Property Never Taxed By City: If property that is located within a city’s borders is never taxed by the city by mistake (perhaps all parties thought it was located outside of the city or perhaps the city annexed it but the county failed to code it as subject to city taxes) then the city might justify a release of the interest that accrued on the omitted taxes when they are billed retroactively under GS 105-394.  (I’m not saying the city must waive the interest, just that it likely could. Read this for more.)

Discovery bills: A local government has unfettered discretion to waive some or all of a discovery bill for any reason.  GS 105-312(k).  That discretion includes the authority to waive interest on unpaid discovery bills. (See this post for more.)

Military members deployed in Iraq or Afghanistan: S.L. 2001-508 and S.L. 2003-300 waive all tax deadlines for military members serving in post-9/11 actions until 90 days after their return stateside.
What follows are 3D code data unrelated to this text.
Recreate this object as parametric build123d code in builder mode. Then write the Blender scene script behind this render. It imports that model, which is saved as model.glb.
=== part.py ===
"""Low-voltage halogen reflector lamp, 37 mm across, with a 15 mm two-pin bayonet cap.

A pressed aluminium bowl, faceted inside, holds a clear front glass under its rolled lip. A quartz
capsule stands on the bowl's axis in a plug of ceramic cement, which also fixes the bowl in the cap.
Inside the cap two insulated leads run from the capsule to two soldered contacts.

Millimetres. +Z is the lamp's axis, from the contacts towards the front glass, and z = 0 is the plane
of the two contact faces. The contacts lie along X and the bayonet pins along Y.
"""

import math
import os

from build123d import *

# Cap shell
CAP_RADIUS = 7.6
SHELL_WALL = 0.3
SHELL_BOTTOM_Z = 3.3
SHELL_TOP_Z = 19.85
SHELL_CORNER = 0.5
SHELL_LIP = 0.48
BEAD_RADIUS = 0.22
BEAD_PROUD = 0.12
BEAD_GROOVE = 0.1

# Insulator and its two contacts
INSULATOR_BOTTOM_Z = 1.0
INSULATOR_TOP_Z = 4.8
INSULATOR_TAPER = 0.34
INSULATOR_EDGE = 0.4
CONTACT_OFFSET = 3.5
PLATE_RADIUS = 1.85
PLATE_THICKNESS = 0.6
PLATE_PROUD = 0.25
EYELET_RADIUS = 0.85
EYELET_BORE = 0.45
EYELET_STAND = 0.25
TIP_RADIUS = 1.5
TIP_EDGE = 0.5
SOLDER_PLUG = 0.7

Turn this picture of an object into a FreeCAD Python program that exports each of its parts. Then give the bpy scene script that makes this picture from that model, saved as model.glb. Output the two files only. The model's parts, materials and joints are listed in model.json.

If a local government charged interest on a tax account and later learned that the taxpayer was serving in Iraq or Afghanistan then the county should release that interest as an illegal tax.

I’m sure there are few other scenarios that would justify the waiving of interest.  But they aren’t common.

Bottom line: unless a taxpayer can prove illegality or clerical error, a local government cannot waive disputed property tax interest.